Every step of living this housebound life has seemed easier than I had expected, I’m not sure what I thought would happen or how my life would turn out, but I never thought that I would be as content in my life as I am. So when the Dr on Friday started reeling of the list of things he thought might be of help, as they couldn’t do anything about my pain, all things tried years ago, I was once again angry to hear him suggest a shrink or a councilor. I ignored it totally on the surface when he said it, but I felt my hackles rise, please will someone tell my why I would need such a person and what gives anyone the right after talking for less than 15 minutes, to make such a ridicules suggestion.
I am very aware of that all to often people with chronic illnesses and even more so people who are housebound suffer from depression, but it is not something that has even touched me in the last 10yrs. I find it impossible to believe that I am the only person who is content to live their lives as they are, even when that is a million miles out of the normal pattern of life. I have often thought about this as this is far from the first time that it has been suggested and all I have ever been able to conclude is that those who say it, or think it, just don’t believe they could be happy, therefore no one else could possibly be so. This is why I often wish I could get those medics dealing with me, took the time to not read all of my blog but to check out different bits and pieces, I don’t think it would take them long to see that I am not depressed and I don’t complain unless I have a justified reason. I am not the type of person, like my Mother who has apparently been dieing since her 50th birthday, 35 years ago and pesters doctors with demands that just have no medical grounding behind them. If they read a little, I would expect them to find what I feel I am, a content person living a happy life, apart from one thing all the pain I have to live with and could do without.
I am sure there are many out there who do need help to adjust into what I know can be a scarey life, but no matter how much I look inside myself I can’t find that person anywhere, not even in the darkest point I remember.
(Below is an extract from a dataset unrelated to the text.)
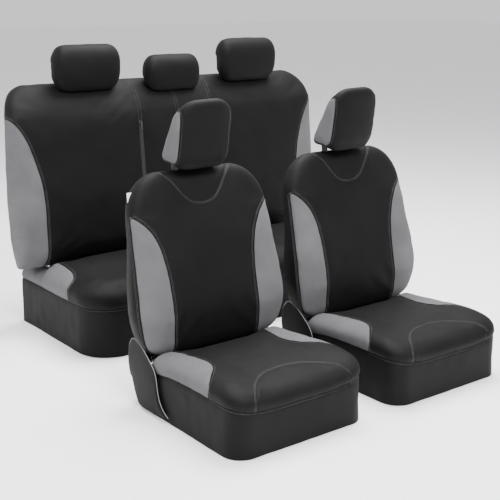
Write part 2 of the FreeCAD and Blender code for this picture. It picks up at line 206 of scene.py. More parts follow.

Even then I had more hope than I needed to get through it, I am a person who works through things myself better than with so called help. I have come across many who are so deeply depressed that they worry me intensely, I find myself thinking about them long after I spoke to them, I know all to well that those people are out there. I wish that I could help them to find the happiness that I know is possible, and my heart goes out to them as I have been there many years ago, but not because of being ill or housebound.
I doubt that the doctor was really saying that I need to see someone, more that it was on his lists of suggestions that I guess he knew all to well would be of no use at all. I suppose doctors also grasp at straws when it comes to helping their patients, especially when they are sending them away with less than they had arrived with, but I also wish they would look at and understand just a little more about the person they are talking to, hard in the time that they have but in the long run it could save the NHS a great deal of money. If I had been my mother I would now be waiting for 4 or 5 more appointments with others specializing in other area’s of health care, not one of the needed or able to help.